Running the no-huddle on all but two plays of the Steelers' eight-play, 37-yard drive set up by Shazier's interception, Roethlisberger finished it off with a 16-yard scoring pass to Markus Wheaton, who deked cornerback Stephon Gilmore with an inside-out move.
“Markus stayed outside and ran a great route,” Roethlisberger said. “I just put it in the corner (of the end zone).”
Wheaton ran the exact same route against the same defender as he did during the two practices against the Bills last week in Latrobe.
“Same exact route, same side, same everything,” Wheaton said. “When I ran it then, the coverage was little bit tougher. … This time, Ben threw me a perfect ball, it was perfect, exactly what we wanted.”
This was what the Steelers wanted to see from Wheaton, who has had a strong camp as he follows up a wipeout rookie season disrupted by two broken fingers.
So was the win, the Steelers' first in six preseason games dating to the 2012 preseason finale against Carolina. They went 0-4 last August, then matched that with an 0-4 September.
The two scoring passes — twice as many as Roethlisberger had in his last five preseason games — made it 13-3, as Shaun Suisham missed the experimental 33-yard extra point following the Brown score.
The Bills, finishing up a long week in Pittsburgh, came back in the third quarter to tie it at 13-13 on a 1-yard run by Anthony Dixon following Landon Cohen's 59-yard return of a Landry Jones fumble.
Before that, Archer contributed his second big play in as many weeks, a 40-yard catch of a Jones pass to the Buffalo 29.

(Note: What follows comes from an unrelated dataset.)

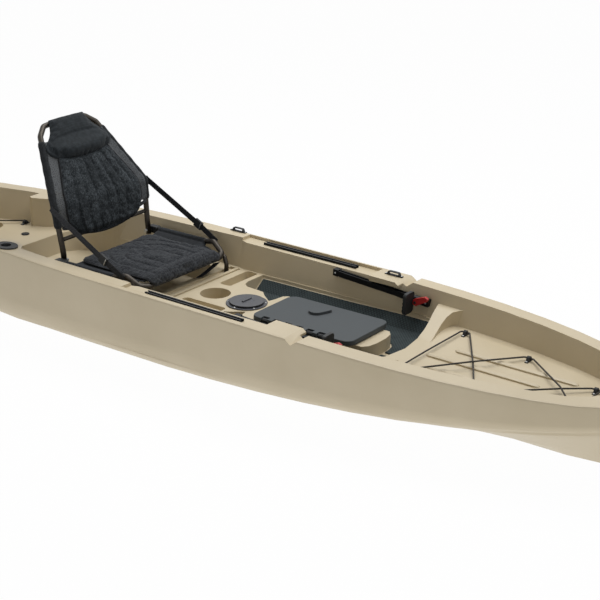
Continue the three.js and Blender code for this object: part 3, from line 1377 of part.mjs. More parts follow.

But after the Bills went for a game-tying, 44-yard field goal by Dan Carpenter rather than going for the win with two minutes remaining, rookie linebacker Howard Jones recovered his third fumble in two games, returning it 19 yards to the 1 to set up Suisham's decisive 20-yard field goal.
“I feel like no matter if it's a preseason game or regular season game, as long as you've got a game out there guys are going to be energized,” Shazier said. “I feel like we did a great job, we all had a lot of energy.”